#### Data extract ####

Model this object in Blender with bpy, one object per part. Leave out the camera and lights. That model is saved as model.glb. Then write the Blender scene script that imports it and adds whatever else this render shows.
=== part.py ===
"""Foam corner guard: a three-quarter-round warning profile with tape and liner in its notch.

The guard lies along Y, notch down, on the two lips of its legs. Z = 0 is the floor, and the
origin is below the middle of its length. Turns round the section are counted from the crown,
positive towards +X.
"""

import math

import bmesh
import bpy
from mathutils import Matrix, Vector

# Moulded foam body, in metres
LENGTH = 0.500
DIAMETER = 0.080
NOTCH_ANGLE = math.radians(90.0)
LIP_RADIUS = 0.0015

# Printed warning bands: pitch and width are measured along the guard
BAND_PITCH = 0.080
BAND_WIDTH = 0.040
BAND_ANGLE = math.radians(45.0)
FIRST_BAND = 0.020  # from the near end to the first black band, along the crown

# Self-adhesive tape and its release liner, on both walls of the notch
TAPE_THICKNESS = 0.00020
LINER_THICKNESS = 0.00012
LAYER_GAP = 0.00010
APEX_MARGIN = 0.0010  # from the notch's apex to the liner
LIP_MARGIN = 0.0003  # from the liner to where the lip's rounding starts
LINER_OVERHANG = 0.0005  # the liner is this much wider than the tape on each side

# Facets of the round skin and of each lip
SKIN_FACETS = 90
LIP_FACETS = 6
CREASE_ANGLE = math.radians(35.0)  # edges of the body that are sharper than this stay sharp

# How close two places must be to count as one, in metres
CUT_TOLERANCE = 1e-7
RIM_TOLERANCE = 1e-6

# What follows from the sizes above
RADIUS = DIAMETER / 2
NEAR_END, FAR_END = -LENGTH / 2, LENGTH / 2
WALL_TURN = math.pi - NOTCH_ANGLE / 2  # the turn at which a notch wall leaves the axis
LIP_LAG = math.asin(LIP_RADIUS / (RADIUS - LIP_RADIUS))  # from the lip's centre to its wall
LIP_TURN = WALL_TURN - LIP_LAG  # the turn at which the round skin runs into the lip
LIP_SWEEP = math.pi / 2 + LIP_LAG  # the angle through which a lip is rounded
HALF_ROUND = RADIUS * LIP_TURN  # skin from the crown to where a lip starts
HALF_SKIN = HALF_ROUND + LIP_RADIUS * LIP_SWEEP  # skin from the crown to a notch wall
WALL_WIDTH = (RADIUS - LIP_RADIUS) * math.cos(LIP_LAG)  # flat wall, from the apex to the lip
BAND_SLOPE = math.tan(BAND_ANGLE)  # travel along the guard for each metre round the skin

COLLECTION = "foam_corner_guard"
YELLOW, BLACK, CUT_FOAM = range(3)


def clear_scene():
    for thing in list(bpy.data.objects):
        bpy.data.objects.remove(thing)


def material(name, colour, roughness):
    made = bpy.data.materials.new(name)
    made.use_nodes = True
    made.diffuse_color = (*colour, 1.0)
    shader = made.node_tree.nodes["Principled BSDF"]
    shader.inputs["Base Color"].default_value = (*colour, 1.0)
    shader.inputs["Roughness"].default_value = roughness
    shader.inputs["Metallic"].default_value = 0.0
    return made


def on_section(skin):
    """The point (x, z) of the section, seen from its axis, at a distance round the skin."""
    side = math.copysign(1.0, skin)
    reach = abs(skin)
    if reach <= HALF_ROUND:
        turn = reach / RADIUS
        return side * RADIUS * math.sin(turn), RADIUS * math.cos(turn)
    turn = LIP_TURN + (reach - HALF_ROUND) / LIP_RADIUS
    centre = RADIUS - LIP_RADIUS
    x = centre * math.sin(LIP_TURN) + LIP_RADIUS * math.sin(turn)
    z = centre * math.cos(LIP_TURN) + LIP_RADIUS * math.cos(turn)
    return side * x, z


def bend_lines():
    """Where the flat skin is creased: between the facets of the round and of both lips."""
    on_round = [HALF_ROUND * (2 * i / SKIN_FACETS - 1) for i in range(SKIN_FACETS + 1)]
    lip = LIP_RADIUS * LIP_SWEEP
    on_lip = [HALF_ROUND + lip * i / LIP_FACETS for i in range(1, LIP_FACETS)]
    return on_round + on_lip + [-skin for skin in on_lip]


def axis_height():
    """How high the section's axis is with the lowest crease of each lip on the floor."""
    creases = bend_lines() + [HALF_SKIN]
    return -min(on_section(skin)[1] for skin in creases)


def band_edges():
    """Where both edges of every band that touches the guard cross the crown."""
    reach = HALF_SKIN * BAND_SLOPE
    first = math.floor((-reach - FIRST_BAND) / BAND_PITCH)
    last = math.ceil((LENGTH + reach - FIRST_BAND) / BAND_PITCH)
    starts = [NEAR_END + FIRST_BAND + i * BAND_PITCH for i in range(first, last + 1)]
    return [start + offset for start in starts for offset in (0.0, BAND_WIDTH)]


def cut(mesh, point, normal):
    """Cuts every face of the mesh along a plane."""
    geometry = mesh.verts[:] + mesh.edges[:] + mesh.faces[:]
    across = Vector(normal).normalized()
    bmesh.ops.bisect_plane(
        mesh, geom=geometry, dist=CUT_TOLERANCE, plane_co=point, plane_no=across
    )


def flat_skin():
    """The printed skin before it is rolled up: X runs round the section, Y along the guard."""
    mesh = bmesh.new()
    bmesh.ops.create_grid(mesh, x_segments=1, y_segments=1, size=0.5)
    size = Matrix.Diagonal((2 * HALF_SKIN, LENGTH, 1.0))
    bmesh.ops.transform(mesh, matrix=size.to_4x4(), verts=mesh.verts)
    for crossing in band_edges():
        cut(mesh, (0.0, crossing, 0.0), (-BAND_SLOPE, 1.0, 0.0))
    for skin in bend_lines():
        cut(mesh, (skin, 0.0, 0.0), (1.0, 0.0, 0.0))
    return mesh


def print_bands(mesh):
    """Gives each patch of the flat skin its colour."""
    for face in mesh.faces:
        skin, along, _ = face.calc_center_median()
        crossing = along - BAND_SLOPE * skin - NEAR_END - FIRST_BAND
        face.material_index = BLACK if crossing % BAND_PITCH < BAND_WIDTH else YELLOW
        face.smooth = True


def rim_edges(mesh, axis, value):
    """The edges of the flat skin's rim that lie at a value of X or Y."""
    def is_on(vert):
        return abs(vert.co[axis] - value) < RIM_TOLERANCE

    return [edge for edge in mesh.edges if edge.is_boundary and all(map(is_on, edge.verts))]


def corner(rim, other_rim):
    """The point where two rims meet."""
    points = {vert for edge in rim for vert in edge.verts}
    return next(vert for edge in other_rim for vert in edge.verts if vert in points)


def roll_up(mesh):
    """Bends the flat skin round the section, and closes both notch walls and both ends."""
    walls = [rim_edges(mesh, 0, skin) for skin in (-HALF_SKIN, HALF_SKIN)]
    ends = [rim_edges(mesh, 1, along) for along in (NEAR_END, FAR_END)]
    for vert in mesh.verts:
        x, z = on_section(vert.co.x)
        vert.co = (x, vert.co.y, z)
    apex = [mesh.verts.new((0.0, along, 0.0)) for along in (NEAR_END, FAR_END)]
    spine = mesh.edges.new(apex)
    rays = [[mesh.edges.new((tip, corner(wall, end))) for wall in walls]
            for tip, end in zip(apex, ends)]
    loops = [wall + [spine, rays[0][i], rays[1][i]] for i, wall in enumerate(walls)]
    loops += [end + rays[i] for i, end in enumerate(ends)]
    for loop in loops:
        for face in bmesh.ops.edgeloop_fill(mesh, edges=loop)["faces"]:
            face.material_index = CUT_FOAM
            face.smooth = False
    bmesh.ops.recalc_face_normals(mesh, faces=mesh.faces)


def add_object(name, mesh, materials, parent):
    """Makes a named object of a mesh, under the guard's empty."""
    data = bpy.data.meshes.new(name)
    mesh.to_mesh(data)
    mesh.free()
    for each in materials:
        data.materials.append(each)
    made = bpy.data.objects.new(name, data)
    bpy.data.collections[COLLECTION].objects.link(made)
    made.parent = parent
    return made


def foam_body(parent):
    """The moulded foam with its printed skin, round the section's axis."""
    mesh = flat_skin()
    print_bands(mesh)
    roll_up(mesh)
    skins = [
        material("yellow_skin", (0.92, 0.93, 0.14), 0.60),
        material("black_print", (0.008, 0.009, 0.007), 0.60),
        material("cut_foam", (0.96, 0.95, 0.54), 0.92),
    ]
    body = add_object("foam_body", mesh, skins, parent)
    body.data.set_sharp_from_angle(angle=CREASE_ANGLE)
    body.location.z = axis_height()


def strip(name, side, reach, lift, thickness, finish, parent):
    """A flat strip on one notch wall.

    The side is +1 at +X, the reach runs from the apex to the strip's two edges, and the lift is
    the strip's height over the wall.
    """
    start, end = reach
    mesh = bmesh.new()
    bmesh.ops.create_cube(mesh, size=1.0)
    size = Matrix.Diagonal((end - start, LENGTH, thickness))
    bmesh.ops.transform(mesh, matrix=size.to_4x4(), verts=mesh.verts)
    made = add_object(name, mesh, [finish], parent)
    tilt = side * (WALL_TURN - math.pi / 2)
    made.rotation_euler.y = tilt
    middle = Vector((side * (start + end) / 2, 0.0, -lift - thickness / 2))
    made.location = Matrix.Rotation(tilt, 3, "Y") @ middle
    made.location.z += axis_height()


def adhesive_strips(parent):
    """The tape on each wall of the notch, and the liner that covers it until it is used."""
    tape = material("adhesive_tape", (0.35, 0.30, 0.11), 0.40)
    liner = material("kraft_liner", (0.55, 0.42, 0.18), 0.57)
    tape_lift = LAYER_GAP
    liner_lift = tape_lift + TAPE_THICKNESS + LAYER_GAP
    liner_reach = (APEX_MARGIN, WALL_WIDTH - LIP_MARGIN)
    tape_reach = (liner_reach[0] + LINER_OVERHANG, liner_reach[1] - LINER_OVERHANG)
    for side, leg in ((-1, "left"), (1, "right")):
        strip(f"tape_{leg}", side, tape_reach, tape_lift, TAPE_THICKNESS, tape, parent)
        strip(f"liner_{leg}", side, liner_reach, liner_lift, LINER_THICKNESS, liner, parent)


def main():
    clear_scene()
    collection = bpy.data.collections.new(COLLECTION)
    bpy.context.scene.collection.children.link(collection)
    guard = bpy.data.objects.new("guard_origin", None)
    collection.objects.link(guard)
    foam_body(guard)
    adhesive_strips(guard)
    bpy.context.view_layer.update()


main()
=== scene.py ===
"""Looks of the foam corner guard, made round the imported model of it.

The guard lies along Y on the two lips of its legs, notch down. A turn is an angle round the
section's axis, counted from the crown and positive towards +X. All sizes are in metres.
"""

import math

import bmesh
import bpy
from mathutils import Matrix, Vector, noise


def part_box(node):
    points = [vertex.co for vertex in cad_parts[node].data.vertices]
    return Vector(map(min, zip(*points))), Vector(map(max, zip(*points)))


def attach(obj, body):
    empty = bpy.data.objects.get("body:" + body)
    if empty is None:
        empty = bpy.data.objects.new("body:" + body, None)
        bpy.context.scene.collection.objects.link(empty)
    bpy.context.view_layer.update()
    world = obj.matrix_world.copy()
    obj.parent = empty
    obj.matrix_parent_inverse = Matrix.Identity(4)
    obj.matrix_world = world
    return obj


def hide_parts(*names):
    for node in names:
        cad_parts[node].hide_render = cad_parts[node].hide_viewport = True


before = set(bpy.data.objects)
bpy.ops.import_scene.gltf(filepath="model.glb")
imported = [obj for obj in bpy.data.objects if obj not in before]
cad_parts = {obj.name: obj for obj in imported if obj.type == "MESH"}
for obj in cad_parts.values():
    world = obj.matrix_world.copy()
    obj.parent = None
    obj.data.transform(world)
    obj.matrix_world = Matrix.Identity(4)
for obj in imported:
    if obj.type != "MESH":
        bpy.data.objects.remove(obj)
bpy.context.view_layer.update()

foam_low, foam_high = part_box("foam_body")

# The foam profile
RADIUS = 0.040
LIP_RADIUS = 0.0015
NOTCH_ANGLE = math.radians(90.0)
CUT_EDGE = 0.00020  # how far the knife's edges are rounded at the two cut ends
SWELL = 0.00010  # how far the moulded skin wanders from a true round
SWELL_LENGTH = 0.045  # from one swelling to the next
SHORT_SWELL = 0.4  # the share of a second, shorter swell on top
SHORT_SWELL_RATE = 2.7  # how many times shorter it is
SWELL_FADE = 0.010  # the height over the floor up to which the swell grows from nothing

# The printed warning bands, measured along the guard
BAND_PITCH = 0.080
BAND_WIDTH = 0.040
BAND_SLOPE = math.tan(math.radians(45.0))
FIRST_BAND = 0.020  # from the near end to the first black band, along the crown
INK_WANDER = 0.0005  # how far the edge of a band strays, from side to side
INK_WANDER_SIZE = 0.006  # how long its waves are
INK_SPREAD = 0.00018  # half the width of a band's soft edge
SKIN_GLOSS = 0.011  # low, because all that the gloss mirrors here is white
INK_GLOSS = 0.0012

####

Retype precisely, and only, the span of lines that opens at the line containing "tape_reach = (liner_reach[0]" and closes at the line containing "obj.parent = empty", both inclusive.

    tape_reach = (liner_reach[0] + LINER_OVERHANG, liner_reach[1] - LINER_OVERHANG)
    for side, leg in ((-1, "left"), (1, "right")):
        strip(f"tape_{leg}", side, tape_reach, tape_lift, TAPE_THICKNESS, tape, parent)
        strip(f"liner_{leg}", side, liner_reach, liner_lift, LINER_THICKNESS, liner, parent)


def main():
    clear_scene()
    collection = bpy.data.collections.new(COLLECTION)
    bpy.context.scene.collection.children.link(collection)
    guard = bpy.data.objects.new("guard_origin", None)
    collection.objects.link(guard)
    foam_body(guard)
    adhesive_strips(guard)
    bpy.context.view_layer.update()


main()
=== scene.py ===
"""Looks of the foam corner guard, made round the imported model of it.

The guard lies along Y on the two lips of its legs, notch down. A turn is an angle round the
section's axis, counted from the crown and positive towards +X. All sizes are in metres.
"""

import math

import bmesh
import bpy
from mathutils import Matrix, Vector, noise


def part_box(node):
    points = [vertex.co for vertex in cad_parts[node].data.vertices]
    return Vector(map(min, zip(*points))), Vector(map(max, zip(*points)))


def attach(obj, body):
    empty = bpy.data.objects.get("body:" + body)
    if empty is None:
        empty = bpy.data.objects.new("body:" + body, None)
        bpy.context.scene.collection.objects.link(empty)
    bpy.context.view_layer.update()
    world = obj.matrix_world.copy()
    obj.parent = empty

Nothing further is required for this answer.